Effets indésirables possibles des dermocorticoïdes

Effets indésirables locaux

• Troubles cutanés secondaires à l’atrophie : télangiectasie, purpura de Bateman, amincissement épidermique en papier à cigarette, ulcérations, retard de cicatrisation

• Infections locales : aggravation d’une candidose, d’une démocidose, dermatophytie, herpès

• Troubles oculaires (si application périoculaire) : cataracte, glaucome

• Eczéma allergique de contact (au corticoïde lui-même ou à un excipient)

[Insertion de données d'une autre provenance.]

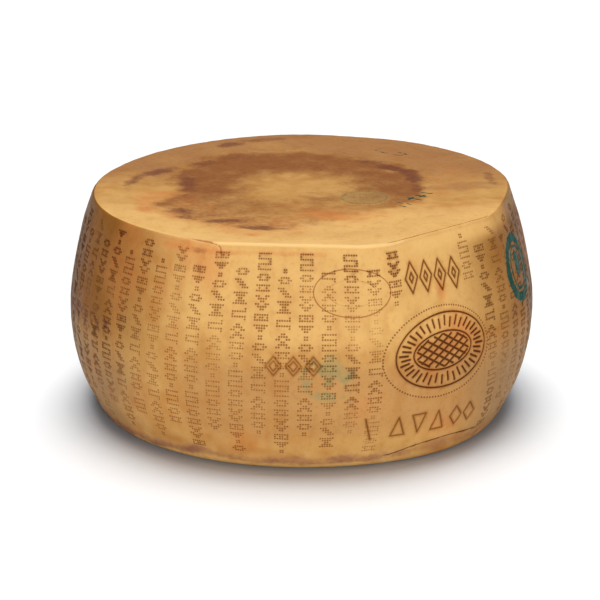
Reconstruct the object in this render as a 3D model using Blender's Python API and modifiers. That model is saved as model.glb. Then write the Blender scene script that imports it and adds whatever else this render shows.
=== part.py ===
"""A whole wheel of hard, aged cheese, lying on its flat face.

The wheel is turned from its barrel-shaped outline.  Its upper side is then pressed in at two flat
panels and a few soft dents, as the mould left them.  An inset disc stands up a little from the
top face, and an oval mark of two grooved lines is sunk into the side, below the second panel.

Metres, +Z up.  The origin is on the ground, in the middle of the wheel's width and depth.
Azimuths are in degrees: 0 faces -Y, and 90 faces +X.
"""

import math

import bmesh
import bpy
from mathutils import Vector

# Driving dimensions
HEIGHT = 0.217
GIRTH_RADIUS = 0.230
GIRTH_HEIGHT = HEIGHT / 2

# How far the side draws in from the girth to the top and to the foot, and how it curves there
TOP_DRAW = 0.0222
TOP_CURVE = 1.7
FOOT_DRAW = 0.0288
FOOT_CURVE = 2.3

# Rounded edges
TOP_EDGE = 0.004
FOOT_EDGE = 0.012
EDGE_STEPS = 5

# The top face is level at the rim and dips inside it
DISH_DEPTH = 0.0025
DISH_FLAT_RADIUS = 0.145
DISH_RIM_RADIUS = 0.188
DISH_RINGS = 6
FLAT_RING_RADII = (0.060, 0.105)

# The mesh
SIDE_RINGS = 16
TURN_STEPS = 90

# Plan of the rim: the turned circle, two flat panels as (azimuth, distance from the axis), and
# soft dents as (azimuth, half width, depth).  A bump is a dent of negative depth.
RIM_RADIUS = GIRTH_RADIUS - TOP_DRAW
FRONT_PANEL = (-5.0, 0.1950)
MARK_PANEL = (42.0, 0.1965)
RIM_DENTS = (
    (-128.0, 46.0, 0.0085), (-36.0, 15.0, 0.0025), (78.0, 20.0, 0.0078), (165.0, 12.0, 0.0040),
)
CORNER_SOFTNESS = 0.0010
PANEL_REACH = 60.0
RIM_PRESS_FOOT = 0.030

# The foot's own dents and bump, which fade out at the girth
FOOT_DENTS = ((88.0, 22.0, 0.0046), (40.0, 21.0, -0.0052), (-80.0, 25.0, 0.0010))
FOOT_PRESS_TOP = 0.110

# A shallow step low on the side, below the mark, as (middle azimuth, half width)
STEP_SPAN = (38.0, 26.0)
STEP_HEIGHT = 0.0175
STEP_DEPTH = 0.0012
STEP_BLEND = 0.0020

# Inset disc on the top face
DISC_PLACE = (0.0605, -0.0260)
DISC_RADIUS = 0.0265
DISC_THICKNESS = 0.0030
DISC_RISE = 0.0006
DISC_SIDES = 40

# Oval mark on the side
MARK_AZIMUTH = 35.6
MARK_HEIGHT = 0.1115
MARK_RINGS = ((0.0535, 0.0346), (0.0347, 0.0175))
GROOVE_RADIUS = 0.0011
RING_POINTS = 48

RIND_COLOUR = (0.60, 0.31, 0.10, 1.0)
RIND_ROUGHNESS = 0.48


def smooth_step(value):
    """0 below 0, 1 above 1, and a soft S between."""
    value = min(max(value, 0.0), 1.0)
    return value * value * (3.0 - 2.0 * value)


def side_radius(z):
    """Radius of the turned side at a height."""
    if z >= GIRTH_HEIGHT:
        rise = (z - GIRTH_HEIGHT) / (HEIGHT - GIRTH_HEIGHT)
        return GIRTH_RADIUS - TOP_DRAW * rise ** TOP_CURVE
    drop = (GIRTH_HEIGHT - z) / GIRTH_HEIGHT
    return GIRTH_RADIUS - FOOT_DRAW * drop ** FOOT_CURVE


def top_height(radius):
    """Height of the top face at a distance from the axis."""
    rise = (radius - DISH_FLAT_RADIUS) / (DISH_RIM_RADIUS - DISH_FLAT_RADIUS)
    return HEIGHT - DISH_DEPTH * (1.0 - smooth_step(rise))


def edge_arc(edge, slope, level, up):
    """Points of a rounded edge, from the side round to the flat face."""
    lean = math.atan(slope)
    tangent_height = edge * (1.0 - math.sin(lean))
    z_tangent = level - up * tangent_height
    centre_radius = side_radius(z_tangent) - edge * math.cos(lean)
    points = []
    for step in range(EDGE_STEPS + 1):
        angle = lean + (math.pi / 2 - lean) * step / EDGE_STEPS
        radius = centre_radius + edge * math.cos(angle)
        points.append((radius, level - up * edge * (1.0 - math.sin(angle))))
    return points


def outline():
    """The turned outline as (radius, z), from the middle of the top down to the middle of the foot."""
    top_slope = TOP_DRAW * TOP_CURVE / (HEIGHT - GIRTH_HEIGHT)
    foot_slope = FOOT_DRAW * FOOT_CURVE / GIRTH_HEIGHT
    top_arc = edge_arc(TOP_EDGE, top_slope, HEIGHT, 1.0)
    foot_arc = edge_arc(FOOT_EDGE, foot_slope, 0.0, -1.0)
    points = [(0.0, top_height(0.0))]
    points += [(radius, top_height(radius)) for radius in FLAT_RING_RADII]
    for ring in range(DISH_RINGS + 1):
        radius = DISH_FLAT_RADIUS + (DISH_RIM_RADIUS - DISH_FLAT_RADIUS) * ring / DISH_RINGS
        points.append((radius, top_height(radius)))
    points += reversed(top_arc)
    z_high = top_arc[0][1]
    z_low = foot_arc[0][1]
    for ring in range(1, SIDE_RINGS):
        z = z_high + (z_low - z_high) * ring / SIDE_RINGS
        points.append((side_radius(z), z))
    points += foot_arc
    points.append((0.0, 0.0))
    return points


def panel_radius(azimuth, panel):
    """Distance from the axis to a flat panel, in one direction."""
    middle, distance = panel
    turn = abs((azimuth - middle + 180.0) % 360.0 - 180.0)
    return distance / math.cos(math.radians(min(turn, PANEL_REACH)))


def dent_depth(azimuth, dents):
    """Depth of a row of soft dents, in one direction."""
    depth = 0.0
    for middle, half_width, most in dents:
        turn = (azimuth - middle + 180.0) % 360.0 - 180.0
        depth += most * math.exp(-(turn / half_width) ** 2)
    return depth


def rim_radius(azimuth):
    """Plan of the pressed rim: the smallest of circle and panels, with softened corners."""
    circle = RIM_RADIUS - dent_depth(azimuth, RIM_DENTS)
    lines = (circle, panel_radius(azimuth, FRONT_PANEL), panel_radius(azimuth, MARK_PANEL))
    nearest = min(lines)
    blend = sum(math.exp((nearest - line) / CORNER_SOFTNESS) for line in lines)
    return nearest - CORNER_SOFTNESS * math.log(blend)


def press_depth(azimuth, z):
    """How far the side is pressed in: as the rim is at the top, and as the foot is at the bottom."""
    rim_share = smooth_step((z - RIM_PRESS_FOOT) / (HEIGHT - RIM_PRESS_FOOT))
    foot_share = 1.0 - smooth_step(z / FOOT_PRESS_TOP)
    rim_depth = RIM_RADIUS - rim_radius(azimuth)
    return rim_depth * rim_share + dent_depth(azimuth, FOOT_DENTS) * foot_share


def step_depth(azimuth, z):
    """How far the band below the step lies behind the panel above it."""
    middle, half_width = STEP_SPAN
    span = 1.0 - smooth_step((abs(azimuth - middle) - half_width * 0.7) / (half_width * 0.3))
    return STEP_DEPTH * span * smooth_step((STEP_HEIGHT - z) / STEP_BLEND)


def surface_point(azimuth, z):
    """A point on the finished side."""
    radius = side_radius(z) - press_depth(azimuth, z)
    angle = math.radians(azimuth)
    return Vector((radius * math.sin(angle), -radius * math.cos(angle), z))


def press_point(point):
    """Moves a point of the turned wheel to its place on the pressed one."""
    radius = math.hypot(point.x, point.y)
    if radius < 1e-6:
        return point.copy()
    azimuth = math.degrees(math.atan2(point.x, -point.y))
    share = min(radius / side_radius(point.z), 1.0) ** 2
    depth = (press_depth(azimuth, point.z) + step_depth(azimuth, point.z)) * share
    scale = (radius - depth) / radius
    return Vector((point.x * scale, point.y * scale, point.z))


def new_object(name, data, collection):
    """Adds an object to a collection."""
    item = bpy.data.objects.new(name, data)
    collection.objects.link(item)
    return item


def evaluated_mesh(item):
    """The object's mesh with its modifiers applied, in world space."""
    depsgraph = bpy.context.evaluated_depsgraph_get()
    mesh = bpy.data.meshes.new_from_object(item.evaluated_get(depsgraph))
    mesh.transform(item.matrix_world)
    return mesh


def turned_wheel(collection):
    """Turns the outline, then presses the flats and dents into it."""
    mesh = bpy.data.meshes.new("outline")
    points = [(radius, 0.0, z) for radius, z in outline()]
    edges = [(index, index + 1) for index in range(len(points) - 1)]
    mesh.from_pydata(points, edges, [])
    item = new_object("outline", mesh, collection)
    screw = item.modifiers.new("turn", "SCREW")
    screw.steps = TURN_STEPS
    screw.render_steps = TURN_STEPS
    screw.use_merge_vertices = True
    screw.merge_threshold = 0.00001
    turned = evaluated_mesh(item)
    bpy.data.objects.remove(item)
    for vertex in turned.vertices:
        vertex.co = press_point(vertex.co)
    return new_object("cheese_wheel", turned, collection)


def inset_disc(collection):
    """The thin disc that stands up a little from the dished top face."""
    bm = bmesh.new()
    bmesh.ops.create_cone(
        bm, cap_ends=True, segments=DISC_SIDES,
        radius1=DISC_RADIUS, radius2=DISC_RADIUS, depth=DISC_THICKNESS,
    )
    mesh = bpy.data.meshes.new("inset_disc")
    bm.to_mesh(mesh)
    bm.free()
    item = new_object("inset_disc", mesh, collection)
    top = top_height(0.0) + DISC_RISE
    item.location = (DISC_PLACE[0], DISC_PLACE[1], top - DISC_THICKNESS / 2)
    return item


def mark_point(across, up):
    """A point of the oval mark, measured from its middle along the side."""
    azimuth = MARK_AZIMUTH + math.degrees(across / GIRTH_RADIUS)
    return surface_point(azimuth, MARK_HEIGHT + up)


def groove(name, points, collection):
    """A closed round bar along a path on the surface, which cuts half its thickness deep."""
    curve = bpy.data.curves.new(name, "CURVE")
    curve.dimensions = "3D"
    curve.bevel_depth = GROOVE_RADIUS
    curve.bevel_resolution = 1
    spline = curve.splines.new("POLY")
    spline.points.add(len(points) - 1)
    for index, point in enumerate(points):
        spline.points[index].co = (point.x, point.y, point.z, 1.0)
    spline.use_cyclic_u = True
    item = new_object(name, curve, collection)
    mesh = evaluated_mesh(item)
    bpy.data.objects.remove(item)
    return new_object(name, mesh, collection)


def mark_grooves(collection):
    """The mark's two oval lines."""
    turns = [math.tau * index / RING_POINTS for index in range(RING_POINTS)]
    for number, (half_length, half_width) in enumerate(MARK_RINGS, start=1):
        ring = [mark_point(half_length * math.cos(turn), half_width * math.sin(turn)) for turn in turns]
        groove(f"mark_ring_{number}", ring, collection)


def join_or_cut(item, operation, collection):
    """Applies one Boolean with a whole collection of closed shapes."""
    boolean = item.modifiers.new(operation.lower(), "BOOLEAN")
    boolean.operation = operation
    boolean.operand_type = "COLLECTION"
    boolean.collection = collection
    mesh = evaluated_mesh(item)
    item.modifiers.clear()
    item.data = mesh
    for other in list(collection.objects):
        bpy.data.objects.remove(other)
    bpy.data.collections.remove(collection)


def stand_on_origin(item):
    """Centres the wheel's width and depth on the origin."""
    xs = [vertex.co.x for vertex in item.data.vertices]
    ys = [vertex.co.y for vertex in item.data.vertices]
    shift = Vector((-(min(xs) + max(xs)) / 2, -(min(ys) + max(ys)) / 2, 0.0))
    for vertex in item.data.vertices:
        vertex.co += shift


def rind_material():
    """Pale golden rind."""
    material = bpy.data.materials.new("rind")
    material.use_nodes = True
    shader = material.node_tree.nodes["Principled BSDF"]
    shader.inputs["Base Color"].default_value = RIND_COLOUR
    shader.inputs["Roughness"].default_value = RIND_ROUGHNESS
    shader.inputs["Metallic"].default_value = 0.0
    return material


def build():
    """Makes the whole wheel."""
    for item in list(bpy.data.objects):
        bpy.data.objects.remove(item)
    root = bpy.context.scene.collection
    parts = bpy.data.collections.new("hard_cheese_wheel")
    additions = bpy.data.collections.new("additions")
    cutters = bpy.data.collections.new("cutters")
    for collection in (parts, additions, cutters):
        root.children.link(collection)
    wheel = turned_wheel(parts)
    inset_disc(additions)
    mark_grooves(cutters)
    join_or_cut(wheel, "UNION", additions)
    join_or_cut(wheel, "DIFFERENCE", cutters)
    stand_on_origin(wheel)
    wheel.data.materials.clear()
    wheel.data.materials.append(rind_material())
    wheel.data.shade_smooth()
    wheel.data.set_sharp_from_angle(angle=math.radians(35.0))


build()
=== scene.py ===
"""Looks of a whole wheel of hard, aged cheese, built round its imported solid.

One closed mesh replaces the solid.  It is made on a lattice that is wrapped over the wheel: rings
run from the middle of the top face, over the rim, down the side and in under the foot.  Cells that
carry a pin mark get a real pit, and cells near a stroke are divided finely.

Metres, +Z up.  Azimuths are in degrees: 0 faces -Y, and 90 faces +X.
"""

import math

import bpy
import numpy as np
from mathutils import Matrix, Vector


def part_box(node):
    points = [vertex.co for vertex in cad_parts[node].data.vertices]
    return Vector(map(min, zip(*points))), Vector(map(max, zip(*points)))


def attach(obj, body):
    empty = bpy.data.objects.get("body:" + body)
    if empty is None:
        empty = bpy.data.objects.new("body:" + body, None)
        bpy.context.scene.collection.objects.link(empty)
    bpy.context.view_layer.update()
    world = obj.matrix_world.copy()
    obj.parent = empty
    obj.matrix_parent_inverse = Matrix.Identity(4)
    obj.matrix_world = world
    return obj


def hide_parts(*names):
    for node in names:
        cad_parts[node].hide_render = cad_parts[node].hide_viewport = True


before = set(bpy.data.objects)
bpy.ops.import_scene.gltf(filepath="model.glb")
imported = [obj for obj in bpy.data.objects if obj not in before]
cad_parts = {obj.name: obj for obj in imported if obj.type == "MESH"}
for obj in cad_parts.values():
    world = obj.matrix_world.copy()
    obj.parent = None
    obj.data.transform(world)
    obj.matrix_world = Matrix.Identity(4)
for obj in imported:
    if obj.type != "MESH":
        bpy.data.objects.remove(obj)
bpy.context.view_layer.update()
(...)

• Autres troubles cutanés : acné, dermatite périorale, rosacée, hirsutisme, hyperpigmentation, hypopigmentation, photosensibilité

Effets indésirables systémiques (rares +++)*

• Troubles endocriniens : syndrome de Cushing, vergetures, retard de croissance

• Métaboliques : hyperglycémie, diabète, ostéopathie fragilisante

• Troubles oculaires : cataracte, glaucome

* Pour les prévenir : moins de 50 g/semaine d’un dermocorticoïde fort

Références
1. Hengge UR, Ruzicka T, Schwartz RA, et al. Adverse effects of topical glucocorticosteroids. J Am Acad Dermatol 2006;54(1):1-18.
2. Berth-Jones J, Damstra RJ, Golsch S, et al. Twice weekly fluticasone propionate added to emollient maintenance treatment to reduce risk of relapse in atopic dermatitis: randomised, double blind, parallel group study.  BMJ 2003;326(7403):1367.
3. Li AW, Yin ES, Antaya RJ. Topical Corticosteroid Phobia in Atopic Dermatitis: A Systematic Review.  JAMA Dermatol 2017;153(10):1036-42.
4. Raffin D, Giraudeau B, Samimi M, et al. Corticosteroid Phobia Among Pharmacists Regarding Atopic Dermatitis in Children: A National French Survey.  Acta Derm Venereol 2016;96(2):177-80.
5. Alinia H, Moradi Tuchayi S, Smith JA, et al. Long-term adherence to topical psoriasis treatment can be abysmal: a 1-year randomized intervention study using objective electronic adherence monitoring.  Br J Dermatol 2017;176(3):759-64.